Mauritania

Mauritania: A Brief Introduction

Mauritania is located on the West Coast of Africa. Its landscape is dominated by the Sahara Desert. It is experiencing rapid urbanization, and almost half of its 4.7 million inhabitants reside in the coastal capital of Nouakchott.1 Mauritania has a troubled human rights history. It was the last country to abolish slavery, in 1981, and it only criminalized slavery in 2007.2 Today, 90,000 Mauritanians are estimated to live in slavery.3 The largest population group, making up over one-third of the country, consists of Black Africans who do not speak Arabic as a first language. The remainder is composed of Bidan who are of Arab-Berber descent, and Haratin, who are largely descended from sub-Saharan African enslaved people and who are still often victimized by slavery and discrimination.4  

Mapping Major Climate Events and Climate-Induced Displacement

International Agencies and NGOs frequently call attention to deforestation and overgrazing as a threat to the Mauritanian landscape.5 Water scarcity puts pressure on Mauritanian herders and on Malian migrants who rely on fishing.6 As of June 2021, almost 80,000 Malian refugees and asylum seekers resided in Mauritania, including 68,000 at the Mbera Refugee Camp located in the southeastern corner of Mauritania at the border with Mali.7 Internal displacement is not extensive in Mauritania. The major drivers of displacement are floods in the wetter south of the country, which displaced about 6,600 people in 2019 and 1,600 people in 2020.8  

Mapping the Costs of the Climate Crisis

Concerns about the relationship between environmental degradation and agricultural activities should be interpreted in the context of scholarship that critiques international organizations’ often prejudiced focus on environmental degradation in African contexts.9 Over two-thirds of Mauritania’s cereal supply is imported.10 Furthermore, it must be noted that the service and industrial sectors together accounted for about 68% of Mauritanian jobs in 2017.11 Extractive industries are particularly vital to the Mauritanian economy. The fishing industry accounted for 6% of GDP and 29% of the national budget in 2013.12 Much of this is composed of the over 60 million euros per year in fees paid by the European Union under the current protocol to the EU-Mauritania sustainable fisheries partnership agreement.13 This agreement grants European vessels the right to fish in Mauritanian waters. Despite the name of the agreement, industrial fishing by foreign vessels comes at great expense to artisanal fisheries, which are further threatened by climate change’s effects on marine ecosystems.14 Mauritania also exports large amounts of iron ore, as well as gold and copper.

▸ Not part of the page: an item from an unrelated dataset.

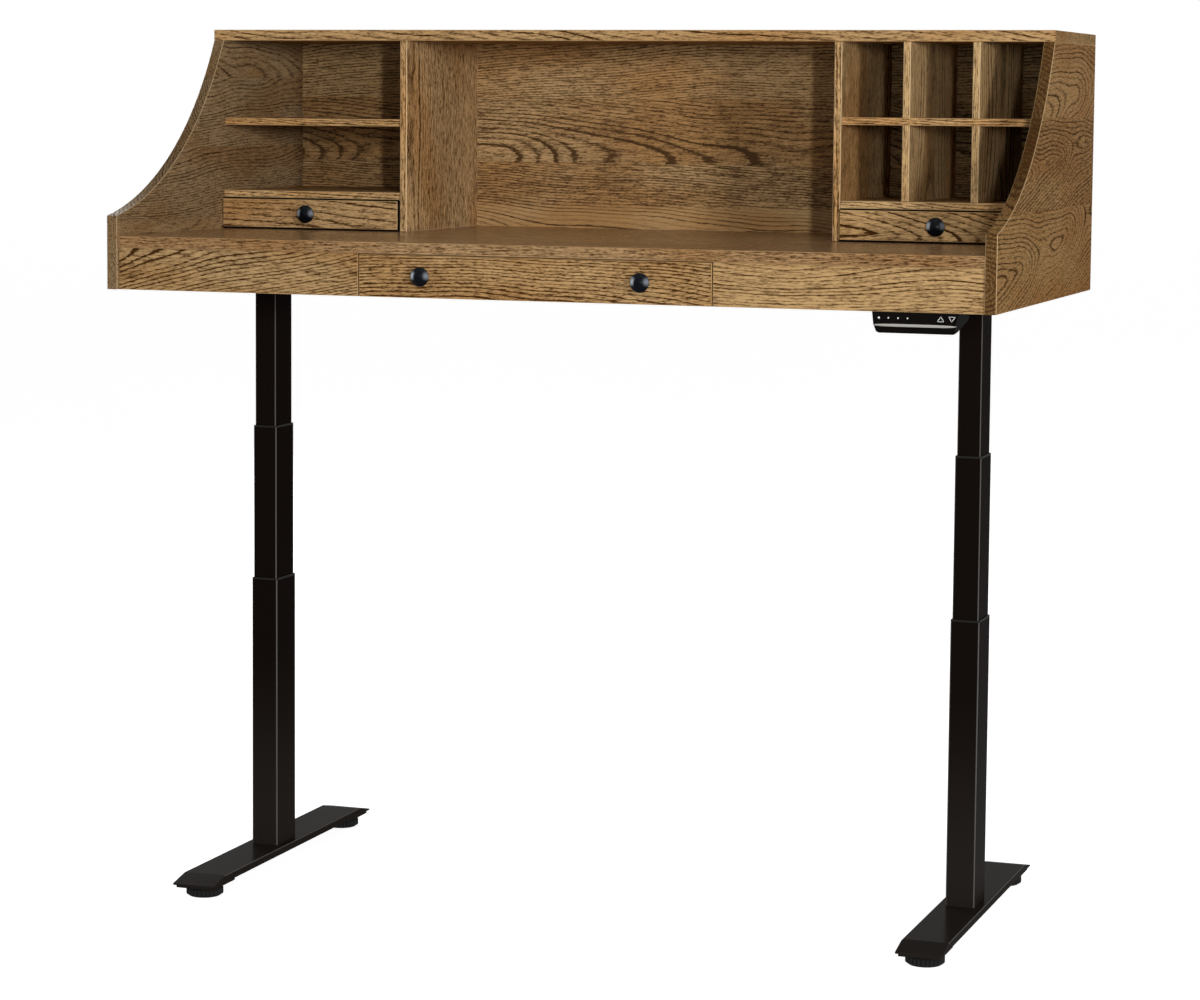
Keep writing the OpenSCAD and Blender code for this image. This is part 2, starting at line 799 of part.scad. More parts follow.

Oil and natural gas have recently become important exports.15 Since 2014, Mauritania’s offshore hydrocarbon reserves have attracted interest from many international oil corporations, including four supermajors.16

Mapping Resilience and Migration Pathways

Mauritania’s economic dependence on natural resource extraction and export, including of fossil fuels, must be factored into any just transitions framework for the country. Mauritania’s NDC notes that energy and agriculture, forestry, and related activities account for the vast majority of Mauritania’s emissions.17 Given its location in the Sahel, a region vulnerable to climate change-induced drought, the NDC calls for habitat conservation, the development of sustainable agriculture, and the protection of fisheries and aquaculture. Mauritania requires foreign funding to achieve its adaptation and mitigation goals. So far, a great deal of WFP funds have gone to supporting Malian refugees in the Mbera Camp.18 International organizations including the FAO are also funding various sustainable agriculture and ecosystem management programs in Mauritania, as in other Sahelian countries.19

Necessary Changes

In many respects, Mauritania is a “rentier state.”20 Its economy is highly dependent on selling natural resources and rights to natural resources to wealthier countries. This puts it in a dangerous situation – the strength of its state coffers and the on-paper condition of its economy are maintained through activities that degrade the environment and interfere with the subsistence livelihoods of Mauritanian people. Most of the fish caught by foreign ships is exported, and much of the remainder is processed into fishmeal at local factories.21 Mauritanian authorities and activists have called for an increased amount of fish intended for export to be sold locally.22 These sorts of market interventions that support Mauritanian communities in the face of environmental change require developed countries to stop fostering the exploitative extraction of fish, ore, and hydrocarbons.